Elektroosmotischer Fluss
Der elektroosmotische Fluss (EOF) ist eine durch Ladungen induzierte Bewegung von Flüssigkeiten entlang einer Phasengrenze in einem elektrischen Feld. Eine zentrale Rolle spielt der EOF in der Kapillarelektrophorese.
Der EOF ist eng verbunden mit der Elektrophorese. Er tritt als Folge eines Grenzflächenphänomens zwischen Kapillarwand und der Elektrolytlösung bei Anlegen eines elektrischen Feldes auf. Bei bestimmten Materialien wie z. B. Glas, amorphem Quarz, Teflon, Papier, Agarose- oder Kieselgel, aus dem elektrophoretische Trägerplatten und Kapillaren bestehen, treten Oberflächenladungen auf, die mit einer darüber stehenden Elektrolytlösung zur Ausbildung einer Doppelschicht führen. Während die Ladungen der Feststoffseite ortsgebunden bleiben, folgen die beweglichen Ladungen in der Elektrolytlösung dem Feld und setzen damit die Flüssigkeit entlang der Grenzfläche in Bewegung.
Die treibende Kraft entsteht dabei also direkt an der Kapillarwand, so dass die entstehende Flüssigkeitsbewegung über den ganzen Querschnitt der Kapillare gleichförmig ist. Dagegen würde eine durch die Kapillare gepumpte Flüssigkeit an der Wand auf nahezu Nullgeschwindigkeit gebremst und hätte ihre maximale Geschwindigkeit in der Mitte des Lumens. Dies ist ein entscheidender Vorteil für die Trennschärfe der Elektrophorese.
Die für die Kapillarelektrophorese meist verwendeten Kapillaren aus amorphem Quarz zeigen eine Dissoziation von Silanolgruppen (SiOH → SiO-), die zu einer negativen Ladung auf den inneren Kapillarwänden führen. Die resultierende negative Oberflächenladung bildet zusammen mit positiven geladen Ionen der Elektrolytlösung eine Stern-Doppelschicht aus. Die positiven Ladungen im Elektrolyten werden von der Kathode angezogen und bewegen den Kapillarinhalt deshalb dorthin.
Zur Trennung von Anionen ist es aber notwendig, einen EOF zur Anode hin zu erzeugen. Mithilfe von kationischen Tensiden (sog. EOF-Modifikatoren) in der Elektrolytlösung ist es möglich, eine Zwischenschicht über der Kapillarwand aufzubauen, die zum Lumen hin positive Ladungen trägt. Sie induziert dann eine negative Grenzschicht im Elektrolyten, welche diesen zur Anode hin fließen lässt. Besonders bewährt hat sich als EOF-Modifikator CTAB (Cetyltrimethylammoniumbromid) und besser noch Tetradecyltrimethylammoniumbromid.
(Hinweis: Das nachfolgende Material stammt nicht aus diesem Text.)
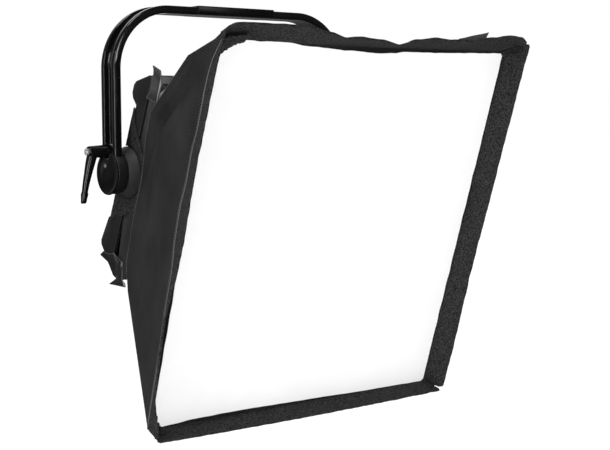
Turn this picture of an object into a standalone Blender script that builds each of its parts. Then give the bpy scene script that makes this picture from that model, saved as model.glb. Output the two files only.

Beschrieben wird der elektroosmotische Fluss durch folgende Gleichung:
veo = µeo · E
veo = elektroosmotischer Fluss (EOF); µeo = elektroosmotische Mobilität; E = elektrische Feldstärke;
Da die Oberflächenladung an der Kapillarinnenwand stark pH-abhängig ist, ändert sich der elektroosmotische Fluss mit dem pH-Wert des Elektrolyten. Bei niedrigem pH-Wert wird er kleiner, bei hohem größer. Die Stärke des EOF ist auch abhängig von der Temperatur und der Elektrolytkonzentration. Steigt die Elektrolytkonzentration, sinkt der EOF bzw. umgekehrt. Auch durch den Zusatz von organischen Lösungsmitteln wie Methanol nimmt der EOF ab.